Au final, dans son horreur du préjugé raciste qui considère les Africains comme inaptes au commandement, Mbeki a si bien mené l’économie sud-africaine qu’il est difficilement
critiquable. Mais sa politique a entraîné une conséquence douloureuse et sans doute irréparable, l’éclatement de l’alliance entre l’ANC, la Cosatu (la centrale syndicale) et les communistes. Plusieurs années après l’apartheid, les Noirs sont encore bien trop nombreux à vivre dans la pauvreté.
Et la tendance de Mbeki à diriger seul l’a également conduit à commettre de graves erreurs, notamment dans sa conception de la lutte contre le sida. L’amoureux d’Internet
s’est laissé séduire par les thèses de scientifiques dissidents qui remettaient en question le lien entre le VIH et le sida. Mbeki est probablement sincère dans sa volonté de relativiser les bienfaits des antirétroviraux, que son gouvernement a fini par distribuer à contrecur dans les hôpitaux publics l’an dernier. Mais la question raciale est venue obscurcir le débat. Les responsables de l’ANC qui voulaient le mettre en garde se sont bien gardés de le critiquer, de peur d’être taxés de connivence avec les Sud-
Africains blancs qui n’ont cessé de défier le président sur le sujet.

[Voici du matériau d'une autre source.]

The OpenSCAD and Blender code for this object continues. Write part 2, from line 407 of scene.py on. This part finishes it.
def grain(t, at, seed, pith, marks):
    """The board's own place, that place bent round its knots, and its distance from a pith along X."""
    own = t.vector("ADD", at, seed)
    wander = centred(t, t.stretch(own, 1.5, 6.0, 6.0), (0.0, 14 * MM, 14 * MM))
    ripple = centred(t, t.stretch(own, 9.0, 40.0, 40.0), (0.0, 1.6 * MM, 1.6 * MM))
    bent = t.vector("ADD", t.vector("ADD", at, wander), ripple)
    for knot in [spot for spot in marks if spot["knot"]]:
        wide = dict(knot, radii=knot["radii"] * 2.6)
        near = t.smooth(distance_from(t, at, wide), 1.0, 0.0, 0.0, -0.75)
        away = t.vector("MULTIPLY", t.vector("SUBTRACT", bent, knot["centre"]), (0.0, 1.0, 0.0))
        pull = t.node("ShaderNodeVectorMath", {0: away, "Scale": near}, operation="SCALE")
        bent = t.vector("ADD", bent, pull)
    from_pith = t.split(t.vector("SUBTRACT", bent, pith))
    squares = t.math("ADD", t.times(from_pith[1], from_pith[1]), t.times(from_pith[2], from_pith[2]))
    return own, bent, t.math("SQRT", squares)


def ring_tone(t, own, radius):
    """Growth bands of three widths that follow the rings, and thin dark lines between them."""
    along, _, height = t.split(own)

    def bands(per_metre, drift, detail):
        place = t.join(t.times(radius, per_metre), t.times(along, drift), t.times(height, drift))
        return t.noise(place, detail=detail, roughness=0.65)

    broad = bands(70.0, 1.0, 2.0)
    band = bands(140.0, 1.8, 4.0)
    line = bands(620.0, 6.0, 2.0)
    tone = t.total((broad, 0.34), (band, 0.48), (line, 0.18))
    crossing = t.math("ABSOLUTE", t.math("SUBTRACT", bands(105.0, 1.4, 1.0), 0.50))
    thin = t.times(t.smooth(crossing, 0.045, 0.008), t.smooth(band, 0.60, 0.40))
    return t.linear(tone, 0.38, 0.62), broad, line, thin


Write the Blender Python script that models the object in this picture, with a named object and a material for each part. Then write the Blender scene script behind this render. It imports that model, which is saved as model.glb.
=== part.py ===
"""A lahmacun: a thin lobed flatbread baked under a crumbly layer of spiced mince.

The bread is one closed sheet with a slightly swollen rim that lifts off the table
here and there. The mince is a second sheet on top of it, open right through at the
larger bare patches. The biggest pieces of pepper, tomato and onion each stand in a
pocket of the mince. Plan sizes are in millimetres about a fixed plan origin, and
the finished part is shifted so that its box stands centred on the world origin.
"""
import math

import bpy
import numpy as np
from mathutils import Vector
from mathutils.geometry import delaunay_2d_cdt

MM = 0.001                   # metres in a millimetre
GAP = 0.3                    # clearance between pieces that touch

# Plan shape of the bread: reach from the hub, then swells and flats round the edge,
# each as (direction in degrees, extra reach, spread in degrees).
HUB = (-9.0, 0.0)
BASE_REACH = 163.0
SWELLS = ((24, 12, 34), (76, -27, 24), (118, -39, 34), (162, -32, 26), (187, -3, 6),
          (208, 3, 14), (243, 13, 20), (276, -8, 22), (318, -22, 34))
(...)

Le sens de la solidarité noire a également joué un rôle dans la position de Mbeki sur le Zimbabwe. Gumede en donne une explication subtile et sympathique. Mbeki n’est pas un ami de Robert Mugabe, mais il a estimé que se prévaloir d’une quelconque proximité avec lui était la meilleure manière d’influencer le président zimbabwéen.
Seul reproche à apporter à la biographie de Gumede : elle ne s’étend pas sur la vie passée du président, pourtant aussi riche que celle de Mandela. D’autres livres en préparation [dont une biographie autorisée, probablement financée en partie par les grands groupes industriels sud-africains qui soutiennent la politique de Mbeki, NDLR] viendront sans doute bientôt combler ce manque.